I had the excitement of an Energizer bunny that entire day.  When we reached his house, there was a huge crowd of his friends and relatives.  I could barely get a glimpse of him.  I watched him play tennis in the court adjoining his house.  I was yet to get my proper introduction.  When it was time for bursting crackers, he led the way, with the stash of fireworks.  I was eagerly awaiting an opportunity for my idol to see me.  But I was among several kids on the street.  His first words to me were, “Thambi, pattasu vekkariya?” (Kid, do you want to burst crackers?)  He did not know that I was his best friend’s nephew.  I happily accepted his kind offer.  The real fireworks were happening inside my heart, which was beating in sixes and fours! 

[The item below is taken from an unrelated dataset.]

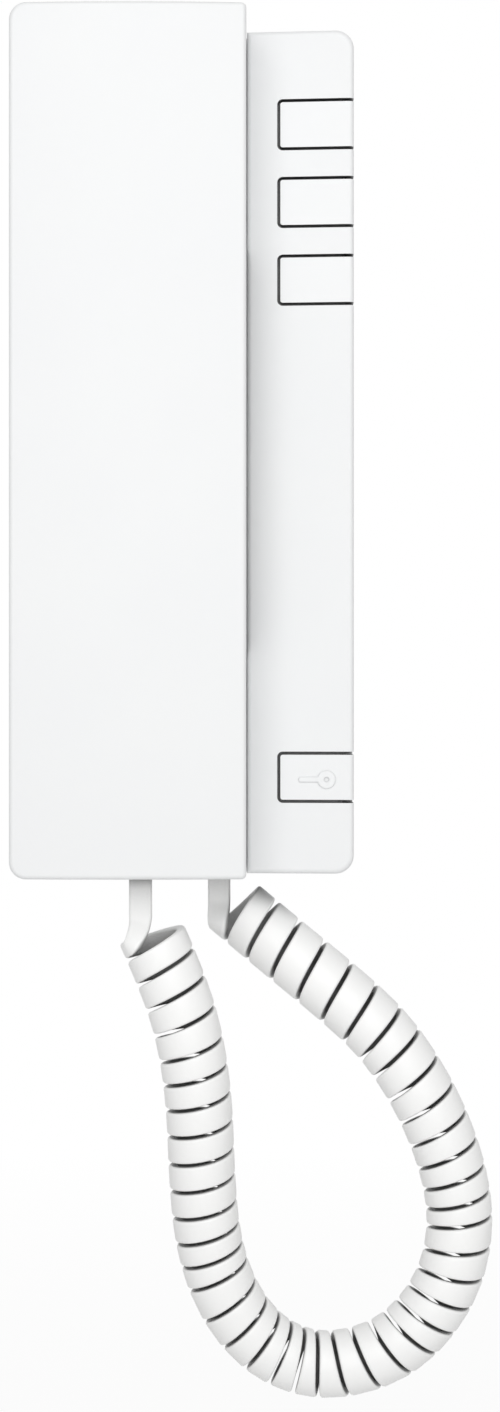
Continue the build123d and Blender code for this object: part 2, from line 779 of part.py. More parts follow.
def make_sound_slots():
    """Slots over the receiver and over the microphone."""
    slots = []
    for middle, count, length in ((ear_capsule_z, ear_slots, ear_slot_length),
                                  (mouth_capsule_z, mouth_slots, mouth_slot_length)):
        for row in range(count):
            low = middle + (row - (count - 1) / 2) * sound_slot_pitch - sound_slot_width / 2
            slots.append(slab(handset_middle - length / 2, handset_middle + length / 2,
                              low, low + sound_slot_width, pad_depth - overrun, pad_floor_depth + overrun))
    return slots


def make_handset_back(form):
    """Back shell of the handset: ear and mouth pads, arched grip, lip, screw sleeves and plug hole."""
    shell = form - handset_form(handset_wall) - handset_slab(seam_depth - seam_gap, handset_depth + overrun)
    lip_outside = handset_wall + lip_gap
    shell += handset_ring(lip_outside, lip_outside + lip_wall,
                          seam_depth - lip_height, seam_depth + lip_height)
    shell += handset_ring(handset_wall / 2, lip_outside + lip_wall, seam_depth - lip_height,
                          seam_depth - seam_gap - lip_gap)
    for z, radius in pads:
        shell += slanted_peg(handset_middle, z, radius, pad_depth, handset_back_depth + handset_wall / 2)
        shell -= peg(handset_middle, z - lift_shift / 2, radius - handset_wall - lift_shift / 2,
                     pad_floor_depth, handset_back_depth + handset_wall + overrun)
    for x, z in handset_screws:
        shell += hidden_peg(x, z, screw_boss_radius, handset_back_depth + handset_wall / 2,
                            pillar_depth - fit_gap)
        shell -= peg(x, z, screw_head_radius + screw_hole_gap, handset_back_depth - overrun, head_seat_depth)
        shell -= hidden_peg(x, z, screw_shank_radius + screw_hole_gap, handset_back_depth, pillar_depth)
    shell += slab(handset_lead_x - jack_width / 2, handset_lead_x + jack_width / 2, jack_bottom, jack_top,
                  handset_back_depth + handset_wall / 2, handset_lead_depth - jack_thickness / 2)
    shell += make_microphone_cup()
    return shell - handset_plug_hole() - make_sound_slots()


def make_handset_screws():
    """The two screws that close the handset, from its back."""
    return [make_screw(Plane(origin=(x, -head_seat_depth, z), z_dir=(0, -1, 0)), screw_length)
            for x, z in handset_screws]


def make_gasket():
    """Foam ring between the ear pad and the receiver."""
    front = pad_floor_depth + gasket_height
    ring = hidden_peg(handset_middle, ear_capsule_z, receiver_radius, pad_floor_depth, front)
    return ring - hidden_peg(handset_middle, ear_capsule_z, gasket_hole_radius,
                             pad_floor_depth - overrun, front + overrun)


def make_receiver():
    """Receiver capsule: a wide rim with the magnet's can in front of it."""
    back = pad_floor_depth + gasket_height
    rim = hidden_peg(handset_middle, ear_capsule_z, receiver_radius, back, back + receiver_rim_height)
    return rim + hidden_peg(handset_middle, ear_capsule_z, receiver_magnet_radius,
                            back, back + receiver_height)


def make_boot():
    """Rubber cup round the microphone, open to the mouth slots."""
    floor = pad_floor_depth + microphone_height
    outside = microphone_radius + boot_gap + boot_wall
    cup = hidden_peg(handset_middle, mouth_capsule_z, outside, pad_floor_depth, floor + boot_floor)
    return cup - hidden_peg(handset_middle, mouth_capsule_z, microphone_radius + boot_gap,
                            pad_floor_depth - overrun, floor)


def make_microphone():
    """Small round microphone."""
    return hidden_peg(handset_middle, mouth_capsule_z, microphone_radius, pad_floor_depth,
                      pad_floor_depth + microphone_height)


def make_jack(x, depth):
    """Socket for a cord's plug, open at the bottom."""
    half = jack_thickness / 2
    block = slab(x - jack_width / 2, x + jack_width / 2, jack_bottom, jack_top, depth - half, depth + half)
    return block - plug_cell(x, depth, jack_bottom - overrun, plug_top + plug_gap, plug_gap)


def make_plug(x, depth):
    """Small modular plug: a block with a sprung latch behind it and contact grooves in front."""
    half = plug_width / 2
    back = depth - plug_thickness / 2
    front = depth + plug_thickness / 2
    body = slab(x - half, x + half, plug_bottom, plug_top, back, front)
    for row in range(contact_count):
        left = x + (row - (contact_count - 1) / 2) * contact_pitch - contact_width / 2
        body -= slab(left, left + contact_width, plug_top - contact_length, plug_top + overrun,
                     front - contact_sink, front + overrun)
    latch = Plane.YZ * make_face(Polyline(
        (-back, plug_top),
        (latch_thickness - back, plug_top - latch_thickness),
        (latch_thickness + latch_drop - back, plug_bottom + latch_thickness),
        (latch_drop - back, plug_bottom + latch_thickness),
        (-back, plug_top - 2 * latch_thickness),
        close=True,
    ))
    return body + Pos(x - latch_width / 2, 0, 0) * extrude(latch, latch_width, dir=(1, 0, 0))


def make_lead(x, depth, low):
    """Straight end of the cord, from its plug down to the coil, with its flat side to the front."""
    return slab(x - cord_width / 2, x + cord_width / 2, low, plug_bottom,
                depth - cord_thickness / 2, depth + cord_thickness / 2)


def coil_axis():
    """Middle line of the coil: straight runs joined by arcs as large as the runs allow."""
    points = [Vector(x, y, base_bottom + z) for x, y, z in coil_route]
    radii = []
    for before, corner, after in zip(points, points[1:], points[2:]):
        arriving = corner - before
        leaving = after - corner
        turn = math.radians(arriving.get_angle(leaving))
        radii.append(route_arc_share * min(arriving.length, leaving.length) / math.tan(turn / 2))
    print("arcs of the coil's middle line:", [round(radius, 1) for radius in radii])
    return FilletPolyline(*points, radius=radii)


def axis_frame(axis, distance):
    """Point, direction, front and side of the coil's middle line at a distance along it."""
    point = axis.position_at(distance, position_mode=PositionMode.LENGTH)
    ahead = axis.tangent_at(distance, position_mode=PositionMode.LENGTH).normalized()
    front = Vector(0, -1, 0)
    front = (front - ahead * front.dot(ahead)).normalized()
    return point, ahead, front, ahead.cross(front)


def coil_turns(axis):
    """How many turns lie behind each of many evenly spaced steps, wider apart where the coil bends."""
    length = axis.length
    steps = cord_turns * sections_per_turn * 2
    tangents = [axis_frame(axis, length * step / steps)[1] for step in range(steps + 1)]
    lean = math.atan2(coil_pitch, math.tau * coil_radius)
    strand = (cord_width + coil_least_gap) / math.cos(lean)
    outer_radius = coil_radius + cord_thickness / 2
    turns = [0]
    for before, after in zip(tangents, tangents[1:]):
        bend = (after - before).length / (length / steps)
        pitch = max(coil_pitch, strand / (1 - outer_radius * bend))
        turns.append(turns[-1] + length / steps / pitch)
    whole = cord_turns + (exit_angle - entry_angle) / 360
    return [turn * whole / turns[-1] for turn in turns]


def coil_sections(axis):
    """Planes across the ribbon, evenly spaced round each turn, thickness first and width second."""
    turns = coil_turns(axis)
    steps = len(turns) - 1
    count = round(turns[-1] * sections_per_turn)
    stations = []
    step = 0
    for number in range(count + 1):
        wanted = turns[-1] * number / count
        while step < steps - 1 and turns[step + 1] < wanted:
            step += 1
        part = (wanted - turns[step]) / (turns[step + 1] - turns[step])
        distance = axis.length * (step + part) / steps
        point, ahead, front, side = axis_frame(axis, distance)
        angle = math.radians(entry_angle) + math.tau * wanted
        radial = front * math.cos(angle) + side * math.sin(angle)
        around = side * math.cos(angle) - front * math.sin(angle)
        pitch = axis.length / steps / (turns[step + 1] - turns[step])
        direction = (around * coil_radius + ahead * (pitch / math.tau)).normalized()
        stations.append(Plane(origin=point + radial * coil_radius, x_dir=radial, z_dir=direction))
    return stations


def joining_sections(start, end):
    """Planes across the ribbon on its way between a straight end and the coil."""
    reach = (end.origin - start.origin).length
    stations = []
    for number in range(1, lead_sections + 1):
        share = number / (lead_sections + 1)
        rest = 1 - share
        point = (start.origin * (rest * rest * (1 + 2 * share))
                 + end.origin * (share * share * (3 - 2 * share))
                 + start.z_dir * (reach * share * rest * rest) - end.z_dir * (reach * share * share * rest))
        direction = ((end.origin - start.origin) * (6 * share * rest)
                     + start.z_dir * (reach * rest * (1 - 3 * share))
                     + end.z_dir * (reach * share * (3 * share - 2))).normalized()
        across = start.x_dir * rest + end.x_dir * share
        across = (across - direction * across.dot(direction)).normalized()
        stations.append(Plane(origin=point, x_dir=across, z_dir=direction))
    return stations


def curl_sections():
    """All planes across the curly part of the cord, from the handset's end to the base's end."""
    coil = coil_sections(coil_axis())
    down = Vector(0, 0, -1)
    front = Vector(0, -1, 0)
    first_end = Vector(handset_lead_x, -handset_lead_depth, base_bottom - handset_lead_drop)
    last_end = Vector(base_lead_x, -base_lead_depth, base_bottom - base_lead_drop)
    start = Plane(origin=first_end, x_dir=front, z_dir=down)
    finish = Plane(origin=last_end, x_dir=front, z_dir=-down)
    top = Plane(origin=first_end - down * cord_width, x_dir=front, z_dir=down)
    tail = Plane(origin=last_end - down * cord_width, x_dir=front, z_dir=-down)
    return ([top, start] + joining_sections(start, coil[0]) + coil
            + joining_sections(coil[-1], finish) + [finish, tail])


def corners_of(plane):
    """The four corners of the ribbon's section."""
    return [plane.origin + plane.x_dir * (x * cord_thickness / 2) + plane.y_dir * (y * cord_width / 2)
            for x, y in ((-1, -1), (1, -1), (1, 1), (-1, 1))]


def gap_to_run(point, start, end):
    """Distance from a point to a straight run between two points."""
    run = end - start
    share = max(0, min(1, (point - start).dot(run) / run.dot(run)))
    return (point - start - run * share).length


def least_gap(sections):
    """Least distance between the ribbon and itself one turn on, measured from its corners."""
    corners = [corners_of(plane) for plane in sections]
    nearest = cord_width
    for number in range(len(corners) - sections_per_turn):
        last = min(number + sections_per_turn + sections_per_turn // 3, len(corners) - 1)
        for other in range(number + sections_per_turn - sections_per_turn // 3, last):
            for point in corners[number]:
                for start, end in zip(corners[other], corners[other + 1]):
                    nearest = min(nearest, gap_to_run(point, start, end))
    return nearest


def flat_sided_ribbon(sections):
    """One unbroken solid through all sections, with two flat triangles on each side of each step."""
    corners = [corners_of(plane) for plane in sections]
    faces = [Face(Wire.make_polygon(corners[0])), Face(Wire.make_polygon(corners[-1]))]
    for before, after in zip(corners, corners[1:]):
        for near in range(len(before)):
            far = (near + 1) % len(before)
            faces.append(Face(Wire.make_polygon([before[near], before[far], after[far]])))
            faces.append(Face(Wire.make_polygon([before[near], after[far], after[near]])))
    return Solid(Shell(faces))


def make_curls():
    """The curly part of the cord: one unbroken flat ribbon from lead to lead."""
    sections = curl_sections()
    ribbon = flat_sided_ribbon(sections)
    length = sum((after.origin - before.origin).length for before, after in zip(sections, sections[1:]))
    print("ribbon of the curls:", round(length, 1), "mm long, volume against section times length:",
          round(ribbon.volume / (length * cord_width * cord_thickness), 4))
    print("least gap between its turns:", round(least_gap(sections), 3), "mm")
    return ribbon


def write_part(name, shapes):
    """Write one piece, or a group of like pieces, under its name."""
    pieces = shapes if isinstance(shapes, list) else [shapes]
    solids = [solid for piece in pieces for solid in piece.solids()]
    export_step(Compound(solids) if len(solids) > 1 else solids[0], "parts/" + name + ".step")


os.makedirs("parts", exist_ok=True)
base_outside = rounded_base_form()
handset_outside = rounded_handset_form()

write_part("back_plate", make_back_plate())
write_part("base_cover", make_base_cover(base_outside))
write_part("cover_screw", make_cover_screw())
write_part("circuit_board", make_circuit_board())
write_part("board_screws", make_board_screws())
write_part("terminal_block", make_terminal_block())
write_part("terminal_screws", make_terminal_screws())
write_part("board_capacitors", make_capacitors())
write_part("buzzer", make_buzzer())
write_part("switch_bodies", make_switch_bodies())
write_part("hook_switch", make_hook_switch())
write_part("hook_spring", make_hook_spring())
write_part("hook_lever", make_hook_lever())
write_part("hook_pivot_pin", make_hook_pin())
for row, height in enumerate(button_zs):
    write_part("call_button_" + str(row + 1), make_button(base_outside, height))
    write_part("switch_plunger_" + str(row + 1), make_plunger(height))
write_part("door_button", make_button(base_outside, door_button_z))
write_part("door_switch_plunger", make_plunger(door_button_z))

write_part("handset_front", make_handset_front(handset_outside))
write_part("handset_back", make_handset_back(handset_outside))
write_part("handset_screws", make_handset_screws())
write_part("receiver_gasket", make_gasket())
write_part("receiver_capsule", make_receiver())
write_part("microphone_boot", make_boot())
write_part("microphone_capsule", make_microphone())

write_part("base_jack", make_jack(base_lead_x, base_lead_depth))
write_part("handset_jack", make_jack(handset_lead_x, handset_lead_depth))
write_part("cord_plug_base", make_plug(base_lead_x, base_lead_depth))
write_part("cord_plug_handset", make_plug(handset_lead_x, handset_lead_depth))
write_part("cord_lead_base",
           make_lead(base_lead_x, base_lead_depth, base_bottom - base_lead_drop + cord_width))
write_part("cord_lead_handset",
           make_lead(handset_lead_x, handset_lead_depth, base_bottom - handset_lead_drop + cord_width))
write_part("cord_curls", make_curls())
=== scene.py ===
import math

import bmesh
import bpy
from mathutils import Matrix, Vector


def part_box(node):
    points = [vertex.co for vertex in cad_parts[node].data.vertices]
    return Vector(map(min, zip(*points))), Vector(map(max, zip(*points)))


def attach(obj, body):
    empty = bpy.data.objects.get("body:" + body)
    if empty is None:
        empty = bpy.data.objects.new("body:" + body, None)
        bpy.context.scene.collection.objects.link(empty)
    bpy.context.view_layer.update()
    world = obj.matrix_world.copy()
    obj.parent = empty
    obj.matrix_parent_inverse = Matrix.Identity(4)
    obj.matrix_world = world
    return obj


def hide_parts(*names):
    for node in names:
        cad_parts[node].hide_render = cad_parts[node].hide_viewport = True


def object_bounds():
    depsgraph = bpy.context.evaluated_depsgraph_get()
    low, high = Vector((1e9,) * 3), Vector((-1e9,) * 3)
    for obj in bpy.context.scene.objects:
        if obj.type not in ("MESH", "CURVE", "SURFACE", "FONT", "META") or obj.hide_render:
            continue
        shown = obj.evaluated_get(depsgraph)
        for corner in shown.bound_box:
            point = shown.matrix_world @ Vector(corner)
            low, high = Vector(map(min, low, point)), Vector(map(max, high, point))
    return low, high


# Audio intercom handset on its wall base, with its curly cord hanging in a loop.
# Metres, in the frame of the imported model: X right, Z up, and the wall is Y = 0.

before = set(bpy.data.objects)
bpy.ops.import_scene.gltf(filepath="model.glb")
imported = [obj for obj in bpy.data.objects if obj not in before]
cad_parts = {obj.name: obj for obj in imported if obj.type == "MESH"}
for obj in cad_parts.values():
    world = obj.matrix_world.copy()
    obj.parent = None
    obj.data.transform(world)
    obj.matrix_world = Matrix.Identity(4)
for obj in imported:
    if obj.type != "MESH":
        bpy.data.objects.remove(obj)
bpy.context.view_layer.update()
scene = bpy.context.scene
mm = 0.001
to_front = Vector((0, -1, 0))
downward = Vector((0, 0, -1))


# Camera: level, square to the wall, and as far away as the photograph's perspective says

camera_place = Vector((16.4, -649.0, -64.35)) * mm
photo_height = 1412             # pixels
focal_pixels = 2456             # the lens, in pixels of the photograph
nearest_seen = 10 * mm
farthest_seen = 20.0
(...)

Later that evening, my Uncle introduced me to Srikkanth.  I asked him what his favourite shot was.  He said, “It’s the straight drive.”  Without missing a beat, I asked, “What about that square drive off Roberts?!” He was pleasantly surprised – shocked, maybe? – that a 12-year-old knew of a specific shot that he had played when the kid was a two-year old infant!  I have known him for the past 32 years.  I have grown older, with silver linings in my sideburns.  In the meantime, he has grown progressively younger at heart.  When I visited him a few months back, he spoke with much kindness and affection, urging me to take good care of my health.  The visit was brief.  But the impact of the interaction lingered in the way a good movie refuses to leave your mind after exiting the theatre.

One such ‘good movie’ refused to leave the mind of Mr MSJ Venkatraman.  MSJV Uncle was my mom’s manager in the early 90s.  I had this habit of stopping by Mom’s office during the lunch hour when I had exams. (I would go there to tell her how well I did!  You see, I had no confidence issues as a kid!)  Or during the evening, when I would accompany our driver.  I loved visiting her workplace since it was filled with people who were unfailingly sweet to me. 

MSJV Uncle was one of my favourites.  I had once gotten full marks in a bi-weekly test, a performance that I thought that merited his attention more than my mom’s work!  While I was waiting for my mom to wrap up her day, I knocked on the door of his cabin.  He welcomed me with a huge smile.  When I shared the news of my score, not for a moment did he sound or look dismissive.  He said, “Congrats, man!  On the way back home, ask Kousalya to get you a Five Star chocolate!”  He added, “There’s this movie about a little girl.  Do watch it.  It ends with a shot of the girl happily going on a bike ride.  Fantastic film!”  The movie, of course, was Vasanth’s remarkable debut, Keladi Kannmani.  I watched it afterwards.  I didn’t think much about his recommendation at the time.  But now I know why he liked it.  He probably saw a bit of himself in the lead character played by SPB.  The innate affection towards and an unfussy manner of demonstrating respect for everyone, regardless of age.  To this day, I remember the sweetness of his character as much as I do the Five Star that I gleefully had my mother buy me that day.

Sweetness, of course, comes in different flavours.  Just like how product labels separate out natural versus added sugars, there are people whom we fondly remember as naturally sweet.  One such naturally sweet man I remember with much gratitude is my maternal uncle NR Murali.  When I was 12, my grandpa died in an accident.  NR (as I affectionately called him; it used to be “Murali mama” when I was a kid) was one person who showed up day in and day out to show support to my grandma (to whom he was very close) and the rest of us.  Apart from the demonstrative moments of solace at a time of grief, there were several quieter ones where he just let my grandma purge to the extent she needed. 

It would have been easy for him to ignore me because kids are rarely the focus in grieving homes (from what I have seen).  But he did not.  He cheered me up with the help of cricket, something that cemented our bond for life.  He would spend quality time with me chatting about the game, its history and teaching me a thing or two about technique. (Now you know how I learned of Srikkanth’s square drive off Roberts!) NR would take me and my cousin (his son) along to cricket games at the Chepauk stadium.  More than one individual moment, I am simply thankful for the time that he had for me.  I just wish I had more time with him, for he passed away in 2008, aged just 58.

Krish Srikkanth.  MSJV Uncle.  NR Murali.  Three people from different walks of life.  Despite the differences in my relationship with them, what binds them together in my eyes are two related traits.  And those are the ability to provide a sense of belonging and exhibit kindness through little gestures.  Kids learn a lot less about kindness through story books, cartoons or verbal advice than they do by observing the behaviour of elders around them.  At that age, they may not be able to articulate what those little moments mean to them – I certainly could not.  Singles and twos in a long cricket partnership do not make it to a game’s highlights package.  But astute observers of a game know of their importance.  Similarly, little gestures of kindness are what keep the scoreboard of our lives tick.  We just need to be alert enough to observe and thoughtful enough to acknowledge the people who, through their acts of kindness, make our partnerships with them meaningful and memorable.